We returned to the hotel, and I went about searching for dinner. The hotel at which we are staying is on the beach and attracts a large number of British tourists. British sense of food being what it is, they naturally give every restaurant that serves anything remotely edible a 5 star rating. Our one meal in our hotel, which had the best reviews on the coast, was OK, but not our best meal, by far.
First challenge, I decided, was to get away from the coast. So I pulled up Trip Advisor and started searching away from the coast.
Jackpot: Frosini’s Garden. 10 miles away in the middle of nowhere.
The owner greeted us at the door and brought us homemade Raki and olives (from his own trees). As we ate, we discussed some basic similarities between this structure and the place we had eaten lunch. We now believe this is a common construction technique that isn’t as kitschy as it seemed at first glance.

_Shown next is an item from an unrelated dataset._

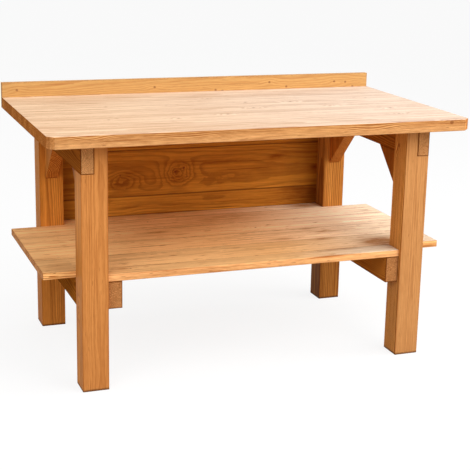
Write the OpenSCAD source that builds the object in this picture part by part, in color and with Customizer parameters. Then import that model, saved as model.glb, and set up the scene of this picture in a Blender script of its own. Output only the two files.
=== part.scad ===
// Free-standing wooden workbench: glued worktop with a rear upstand, four square legs,
// half-lapped top bearers, corner braces, a low shelf that runs out past the legs, and
// a boarded back between the rear legs. Wood screws and dowels hold it together.
// Millimetres. X runs along the bench, Y from front to back, Z up from the floor.
// The origin is on the floor, under the middle of the bench.

/* [Overall] */
// Length of the worktop
bench_l = 1500; // [1300:10:2000]
// Depth from the front edge of the worktop to the back of the upstand
bench_d = 850; // [750:5:1000]
// Height of the working surface above the floor
work_h = 885; // [835:5:950]

/* [Worktop] */
// Thickness of the worktop
top_t = 40; // [36:1:60]
// Cut across each front corner of the worktop, measured along either edge
corner_cut = 24; // [5:1:40]
// Thickness of the upstand board
upstand_t = 20; // [16:1:28]
// Height of the upstand above the working surface
upstand_rise = 55; // [30:1:120]

/* [Frame] */
// Side of the square legs
leg_w = 90; // [80:1:110]
// Worktop overhang beyond the legs at each end
leg_in = 120; // [80:1:200]
// Distance of the front legs behind the front edge of the worktop
leg_back = 75; // [30:1:120]
// Width of the top bearers between the legs
bearer_w = 70; // [60:1:80]
// Thickness of the bearers' halved ends, which is also the depth of the laps in the legs
lap_t = 45; // [35:1:50]
// Height of the top bearers
bearer_h = 100; // [90:1:130]
// Thickness of the corner braces
brace_t = 45; // [38:1:60]
// Height of a corner brace along its leg
brace_h = 160; // [100:1:180]
// Reach of a corner brace along its bearer
brace_d = 160; // [95:1:175]

/* [Shelf] */
// Height of the shelf surface above the floor
shelf_h = 400; // [300:1:440]
// Thickness of the shelf boards
shelf_t = 24; // [18:1:30]
// Reach of the long shelf boards beyond the outer faces of the legs
shelf_over = 110; // [40:1:115]
// Distance of the shelf's front edge and the shelf bearers' ends behind the leg faces
shelf_back = 13; // [5:1:25]
// Width of the shelf bearers on the inner side of the legs
rail_w = 50; // [45:1:70]
// Height of the shelf bearers and of the side stretchers
rail_h = 95; // [85:1:120]
// Thickness of the side stretchers between the legs
stretcher_t = 45; // [35:1:60]

/* [Back panel] */
// Thickness of the back boards
panel_t = 18; // [15:1:22]
// Height of each full back board
panel_board_h = 184; // [150:1:200]
// Width of the rebate in each rear leg that takes the ends of the back boards
rebate_w = 20; // [16:1:30]

/* [Fixings] */
// Diameter of the dowels
dowel_d = 10; // [8:1:12]
// Length of the dowels
dowel_l = 50; // [40:1:60]
// Length of the screws that go up through the top bearers into the worktop
top_screw_l = 75; // [65:1:78]
// Length of the screws through the upstand into the worktop
upstand_screw_l = 60; // [45:1:70]
// Length of the screws through the shelf boards into the shelf bearers
shelf_screw_l = 50; // [40:1:60]
// Length of the screws through the back boards into the rear legs
panel_screw_l = 40; // [35:1:50]
// Number of screws along the upstand
upstand_screws_n = 7; // [3:1:12]

/* [Edges] */
// Cut along every edge of the legs, the bearers and the worktop
arris = 2; // [1:0.5:4]
// Cut along every edge of the shelf boards and the back boards
board_arris = 1; // [0.5:0.5:2]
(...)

The owner returned for our order. As it turns out, there is no menu at Frosini’s. Instead, the owner just make suggestions based on what they have. Everything he serves comes from his own garden. Like this delicious Cretan Salad. See the mizithra cheese there? He said, “It’s very good. I made it this morning. I make a kilo each day.” And he was right.
The moussaka had been cooking for hours, and was honestly the best I’ve ever had. It was delicate and balanced. D felt the same about his pork in orange sauce. I tasted a bite, but it was good enough that he really didn’t want to share.
A light dessert here, as elsewhere in Greece, seems to be complimentary. In this case, it was an orange cake.
On the way out, we spied the outdoor open-air kitchen with wood fired oven and thanked the cooks for such an amazing meal.
With that our long final day on Crete was done, and we sped off along the dark serpentine roads of the island, mentally preparing for our flight to Athens in the morning, and reflecting on our meal. It truly was special. If you’re reading this right now, you should make plans for a trip to Crete. A meal at Frosini’s will be worth it!